* _Exercise prompt_
Write out, precisely and in full, each line of the material.

* _Raw data_
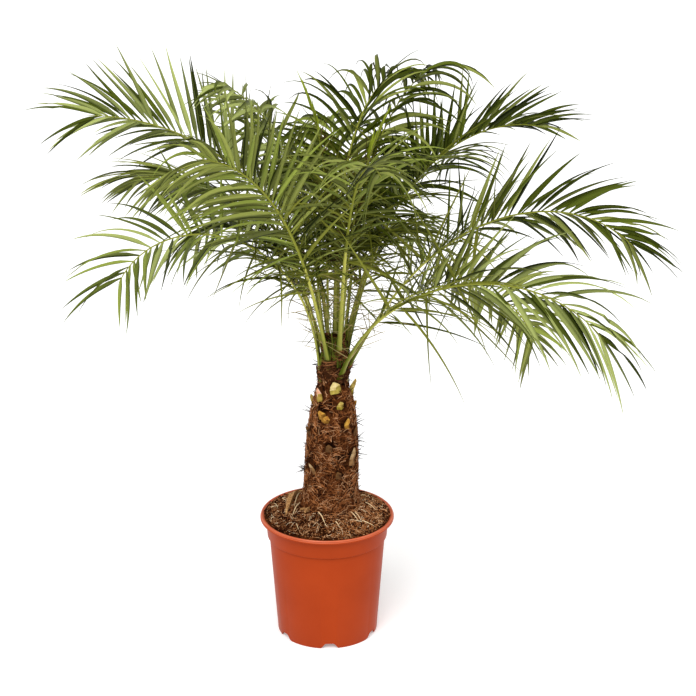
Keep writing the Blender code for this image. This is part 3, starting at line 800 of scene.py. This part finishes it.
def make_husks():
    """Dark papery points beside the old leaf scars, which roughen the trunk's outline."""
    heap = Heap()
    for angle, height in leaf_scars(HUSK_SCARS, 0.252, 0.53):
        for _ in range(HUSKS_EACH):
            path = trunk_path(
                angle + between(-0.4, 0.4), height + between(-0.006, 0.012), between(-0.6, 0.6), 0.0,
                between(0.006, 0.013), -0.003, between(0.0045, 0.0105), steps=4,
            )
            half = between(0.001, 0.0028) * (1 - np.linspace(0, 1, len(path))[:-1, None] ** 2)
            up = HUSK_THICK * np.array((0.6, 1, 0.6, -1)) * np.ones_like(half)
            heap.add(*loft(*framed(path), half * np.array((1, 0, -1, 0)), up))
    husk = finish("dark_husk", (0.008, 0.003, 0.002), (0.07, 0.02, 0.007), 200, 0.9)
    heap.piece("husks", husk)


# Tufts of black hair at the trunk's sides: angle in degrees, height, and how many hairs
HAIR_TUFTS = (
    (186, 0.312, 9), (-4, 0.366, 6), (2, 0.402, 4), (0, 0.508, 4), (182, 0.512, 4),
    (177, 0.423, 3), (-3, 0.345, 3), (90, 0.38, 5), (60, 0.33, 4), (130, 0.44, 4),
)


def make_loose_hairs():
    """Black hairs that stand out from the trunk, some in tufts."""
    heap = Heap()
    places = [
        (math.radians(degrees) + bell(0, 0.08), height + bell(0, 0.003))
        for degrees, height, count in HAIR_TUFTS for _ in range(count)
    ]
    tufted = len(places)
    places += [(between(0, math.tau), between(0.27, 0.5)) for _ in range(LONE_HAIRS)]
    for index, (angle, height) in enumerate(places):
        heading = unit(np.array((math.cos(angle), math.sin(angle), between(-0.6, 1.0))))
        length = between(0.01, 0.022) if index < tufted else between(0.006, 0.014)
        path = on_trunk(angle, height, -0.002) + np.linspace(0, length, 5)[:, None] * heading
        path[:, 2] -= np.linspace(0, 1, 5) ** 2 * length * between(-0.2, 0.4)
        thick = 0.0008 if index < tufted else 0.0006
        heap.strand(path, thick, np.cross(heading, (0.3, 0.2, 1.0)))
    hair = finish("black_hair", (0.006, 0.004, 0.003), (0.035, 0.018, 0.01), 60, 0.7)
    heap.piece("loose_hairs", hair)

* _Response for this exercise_
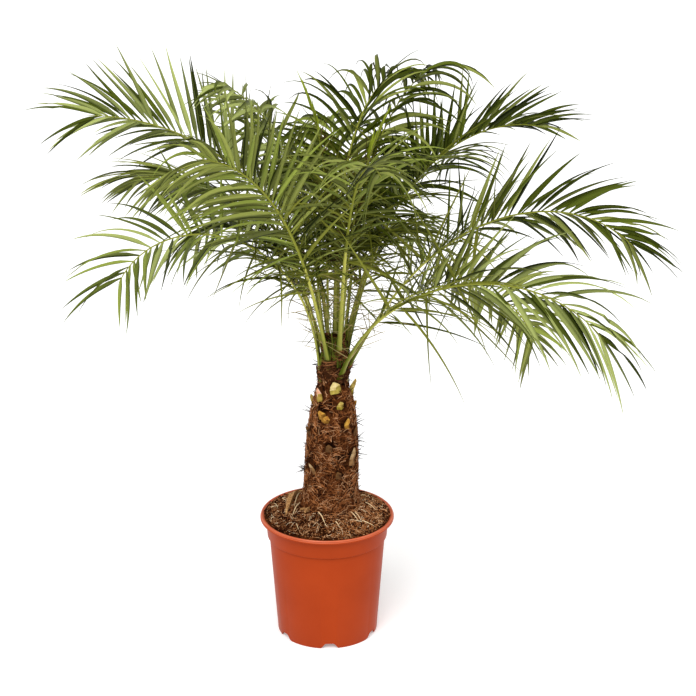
Keep writing the Blender code for this image. This is part 3, starting at line 800 of scene.py. This part finishes it.
def make_husks():
    """Dark papery points beside the old leaf scars, which roughen the trunk's outline."""
    heap = Heap()
    for angle, height in leaf_scars(HUSK_SCARS, 0.252, 0.53):
        for _ in range(HUSKS_EACH):
            path = trunk_path(
                angle + between(-0.4, 0.4), height + between(-0.006, 0.012), between(-0.6, 0.6), 0.0,
                between(0.006, 0.013), -0.003, between(0.0045, 0.0105), steps=4,
            )
            half = between(0.001, 0.0028) * (1 - np.linspace(0, 1, len(path))[:-1, None] ** 2)
            up = HUSK_THICK * np.array((0.6, 1, 0.6, -1)) * np.ones_like(half)
            heap.add(*loft(*framed(path), half * np.array((1, 0, -1, 0)), up))
    husk = finish("dark_husk", (0.008, 0.003, 0.002), (0.07, 0.02, 0.007), 200, 0.9)
    heap.piece("husks", husk)


# Tufts of black hair at the trunk's sides: angle in degrees, height, and how many hairs
HAIR_TUFTS = (
    (186, 0.312, 9), (-4, 0.366, 6), (2, 0.402, 4), (0, 0.508, 4), (182, 0.512, 4),
    (177, 0.423, 3), (-3, 0.345, 3), (90, 0.38, 5), (60, 0.33, 4), (130, 0.44, 4),
)


def make_loose_hairs():
    """Black hairs that stand out from the trunk, some in tufts."""
    heap = Heap()
    places = [
        (math.radians(degrees) + bell(0, 0.08), height + bell(0, 0.003))
        for degrees, height, count in HAIR_TUFTS for _ in range(count)
    ]
    tufted = len(places)
    places += [(between(0, math.tau), between(0.27, 0.5)) for _ in range(LONE_HAIRS)]
    for index, (angle, height) in enumerate(places):
        heading = unit(np.array((math.cos(angle), math.sin(angle), between(-0.6, 1.0))))
        length = between(0.01, 0.022) if index < tufted else between(0.006, 0.014)
        path = on_trunk(angle, height, -0.002) + np.linspace(0, length, 5)[:, None] * heading
        path[:, 2] -= np.linspace(0, 1, 5) ** 2 * length * between(-0.2, 0.4)
        thick = 0.0008 if index < tufted else 0.0006
        heap.strand(path, thick, np.cross(heading, (0.3, 0.2, 1.0)))
    hair = finish("black_hair", (0.006, 0.004, 0.003), (0.035, 0.018, 0.01), 60, 0.7)
    heap.piece("loose_hairs", hair)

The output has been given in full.